Kiyoshi Kurosawa's Creepy is the latest in a series of challenging, abrasive works from the modern master that have tested even his most ardent admirers. Creepy, as with last year's Journey to the Shore, sees the director take a B-movie format and invert it, producing material than while seemingly schlockish on the surface and eccentrically funny throughput, is crafted with such undeniable precision and specificity that it proves unerringly effective by the end. Kurosawa has a way of making the normal horrifying, and this is the case with Creepy. As the title suggests, the horror here is not much fear as a slow-building unease. This is daytime horror, where despite the film consisting of brightly lit, wide-shots - mundane situations made perverse by their emptiness - there is a sense of the unpleasant lurking on the edges, as if society is ready to fold over and reveal the ugliness at its core.

An adaptation of a popular mystery novel, Creepy's premise has retired cop turned lecturer Takakura (Hidetoshi Nishijima) investigating an unsolved missing family case, only to discover that his recalcitrant neighbour Nishino (Teruyuki Kagawa), is himself involved. The irony at the heart of Creepy's pulp novel mystery is that, while the rules of societal conduct dictate that Takakura should give Nishino the benefit of the doubt despite his asocial ways, it's ultimately his (and indeed the audiences, as a midpoint twist it's not the most surprising) initial suspicion that was correct. In Kurosawa's bright, vacant and chilly vision of suburbia, the only way to protect your family is to trust no-one, for every corner, door and pathway is paved with risk, and in every home there could be a psychopath. The other irony of course, is that by accepting that evil can be found anywhere, you lose the innocence of trust and distance yourself from those you mean to allow to come close. These, and other ironies inform Creepy's unsettling milieu, meaning that whilst it's decidedly hard to get a hold upon the film, attempting to do so offers some reward.

Kōji Fukada's Harmonium is similarly chilly, and if anything, emanates an even more pessimistic worldview. Judging from Harmonium's first act, the film looks likely to fit into the mode of Hirokazu Koreeda at his more twee and sentimental, displaying a series of cute family interactions soundtracked by the quirky tones of the titular instrument. It is, as in Creepy, when an unknown entity enters the frame that things start to become unsettled. The intruder here is Yasaka (Tadanobu Asano), an old friend of father Toshio (Kanji Furutachi), who comes to work in their family-ran printing press, living in their home and quickly becoming that uncle who comes for christmas but seems to somehow stay long into the new year. Unlike Creepy, the developments that lead Harmonium out of family melodrama and into something much more unpleasant are less predictable, so detailing them would be to strip the film of much of its primary effect. In loose terms, both men share a dark past and misgivings of the past return to unravel the present. As the film's timeline jumps forward following trauma, the gravity of exactly what had been concealed becomes more apparent with each reveal. Each lie uncovered layers a narrative of guilt, grief and cruelty that chips and chisels at the sanity of the film's protagonists, already facing circumstances difficult to endure.

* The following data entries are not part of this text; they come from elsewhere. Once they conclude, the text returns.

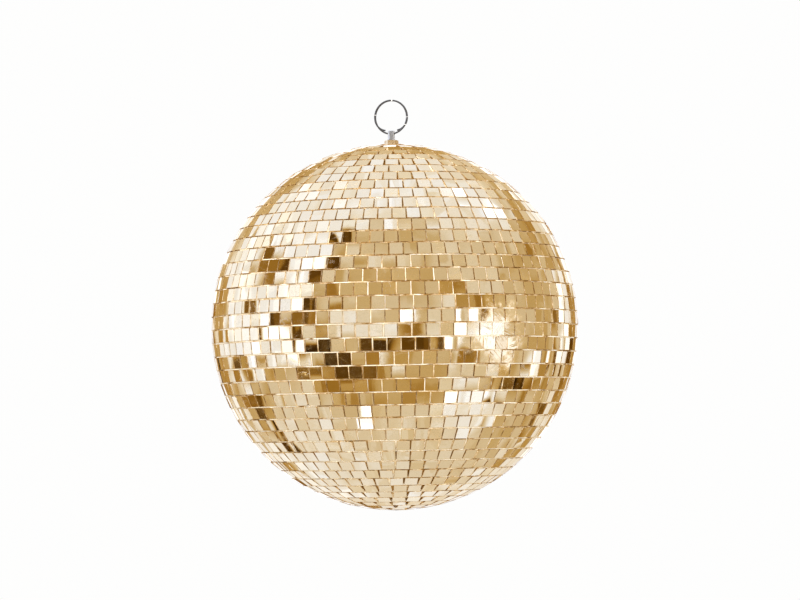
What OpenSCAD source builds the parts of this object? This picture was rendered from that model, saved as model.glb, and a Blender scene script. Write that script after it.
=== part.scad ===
// Mirror ball: rows of square glass tiles on a hollow two-part core, with a threaded hanger
// and a split ring on top. Millimetres. The middle of the ball is the origin, Z is up through
// the hanger, and the split ring lies along the XZ plane. Front is -Y, right is +X.

/* [Ball] */
// Diameter over the mirror tiles, corner to corner
ball_d = 300; // [240:1:400]
// Wall of the hollow moulded core
core_wall = 2.2; // [1.8:0.1:4]
// Overlap of the two core halves at the equator
lap_h = 6; // [4:0.5:12]

/* [Mirror tiles] */
// Gap between one row of tiles and the next
row_gap = 0.87; // [0.8:0.01:1.6]
// Width of a tile along its row
tile_w = 10.42; // [9.8:0.01:10.5]
// Gap between tiles along a row, at mid height of the row
side_gap = 0.62; // [0.6:0.01:1.6]
// Thickness of the mirror glass
glass_t = 1.5; // [1:0.1:2]
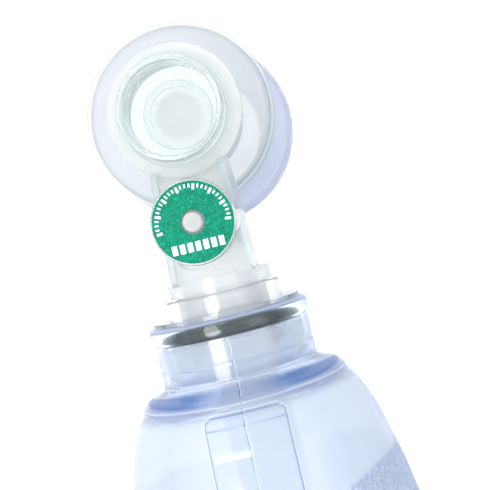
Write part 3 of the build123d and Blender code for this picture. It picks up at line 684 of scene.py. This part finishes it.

It's disheartening material, finally buried by an ending that is so punishing, it seems to eviscerate any shred of happiness Fukada's ensemble had experienced before. Harmonium shows a director with precision, one able to shift tones, to guide a narrative in multiple directions, and to direct actors very successfully. It also shows one capable of such cruelty towards his characters that it makes these things hard to appreciate. By contrast, Creepy, and Kurosawa's filmmaking in general, is less easily classifiable, less easy to write off as aimless miserablism. In both films, characters are punished for their willingness to trust. In Kurosawa's film, there is the sense of what this means within a wider society, why we must continue to engage with each others despite the evident risk of doing so. In Fukada's relentlessly depressing, admittedly well crafted film, the same cannot be said.